Non è retorica: le rivoluzioni appoggiate dagli Žižek non sono soltanto “colorate”, sono scintillanti e fantasmagoriche, costruite a tavolino con un’acribia da registi di regime. Ci vuole un enorme grado di scetticismo e consapevolezza per accorgersi dell’inganno: ancora oggi, infatti, c’è chi non ha capito nulla. Ci sono, per esempio, quelli che credono che la “rivolta ambientalista” fomentata in Turchia nel 2013 non avesse nulla a che fare con il golpe seguito pochi anni dopo. I loro limiti ideologici, e forse anche intellettivi, gli impediscono di riconoscere il lupo dell’alta finanza travestito da agnello arcobaleno. Del resto, quelli che impongono le etichette di “buoni” e “cattivi” a mezzo mondo sono gli stessi che hanno esaltato Lula come un novello Che Guevara, per poi liquidarlo come un Mario Chiesa qualsiasi.

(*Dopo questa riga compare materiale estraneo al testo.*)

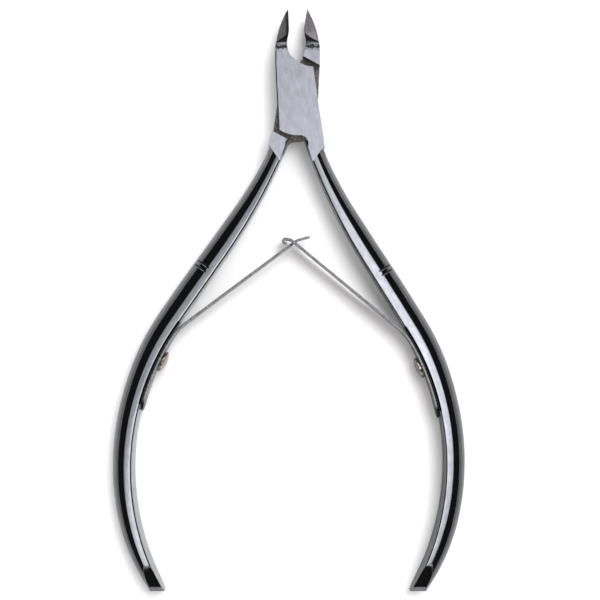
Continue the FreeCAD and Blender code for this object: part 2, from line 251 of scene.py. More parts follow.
def ramp(nodes, links, source, stops):
    """A colour ramp: stops are (position, grey or colour)."""
    made = nodes.new("ShaderNodeValToRGB")
    elements = made.color_ramp.elements
    while len(elements) < len(stops):
        elements.new(0.5)
    for element, (position, value) in zip(elements, stops):
        element.position = position
        element.color = (value, value, value, 1) if isinstance(value, float) else (*value, 1)
    links.new(source, made.inputs["Fac"])
    return made.outputs["Color"]


def bump(nodes, links, shader, height, strength, distance):
    """A bump from a height socket, given to the shader."""
    made = nodes.new("ShaderNodeBump")
    made.inputs["Strength"].default_value = strength
    made.inputs["Distance"].default_value = distance
    links.new(height, made.inputs["Height"])
    links.new(made.outputs["Normal"], shader.inputs["Normal"])


def math_node(nodes, links, operation, a, b=None):
    """The result of an operation on a socket and a second socket or number."""
    made = nodes.new("ShaderNodeMath")
    made.operation = operation
    for socket, value in zip(made.inputs, (a, b)):
        if isinstance(value, (int, float)):
            socket.default_value = value
        elif value is not None:
            links.new(value, socket)
    return made.outputs["Value"]


def multiplied(nodes, links, first, second):
    """The product of two colours."""
    mix = nodes.new("ShaderNodeMix")
    mix.data_type = "RGBA"
    mix.blend_type = "MULTIPLY"
    mix.inputs["Factor"].default_value = 1.0
    links.new(first, mix.inputs["A"])
    links.new(second, mix.inputs["B"])
    return mix.outputs["Result"]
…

Ora però i nodi vengono al pettine: la vittoria di Trump ha talmente spiazzato il potere opaco che nessuno è ancora corso ai ripari, né a livello politico, né tanto meno teorico. Lo stesso Žižek continua a illudersi che il magnate repubblicano non sia che una controfigura di Bernie Sanders, attribuendo così ogni ricaduta positiva delle sue politiche (“Trump ha fatto anche cose buone”!) a una rivincita della sinistra. Ah ah ah. Non è ironico che la sinistra, in particolare quella italiana, abbia preteso il monopolio dell’elaborazione culturale e ora non sia più capace di gestirlo? Tutti questi marxisti da caffè, questi riciclati lottacontinuisti e sessantottini, una volta così abili a sfoderare le loro lingue di legno, nemmeno si sono accorti che l’America di Trump non è già più un Paese capitalista. Mentre Žižek si racconta che Trump è una creazione del capitalismo per salvare se stesso (una “continuazione di Tsipras con altri mezzi”!), in realtà osserviamo che paradossalmente è stato proprio uno dei più grandi rappresentanti di tale sistema economico-sociale a porre le basi del suo superamento.

Il discorso è difficile da affrontare in un post che voleva essere solo uno sfanculamento (“Tsipras è una cagata pazzesca”), tuttavia per rimandarlo con due parole ad altra sede: quello di cui nemmeno si accorgono i “duri e puri” è che il modello politico, economico e sociale rappresentato da Donald Trump è in contrasto con quello proposto dal capitalismo così come si è configurato negli ultimi decenni. La lettura materialistica più diffusa è che semplicemente ora il capitale internazionale farà “un passo indietro” e tornerà a fare profitti attraverso il nazionalismo come un secolo fa: ma dal momento che “il diavolo si nasconde nei dettagli”, sono proprio le condizioni di questo “passaggio” a risultare impensabili, se non impossibili. Tutto quello che il capitale concederà a Trump, dovrà farlo con riluttanza: per questo, tornando alla provocazione iniziale, sono convinto che chi oggi teme il lager dovrà invece preoccuparsi di non finire nel gulag.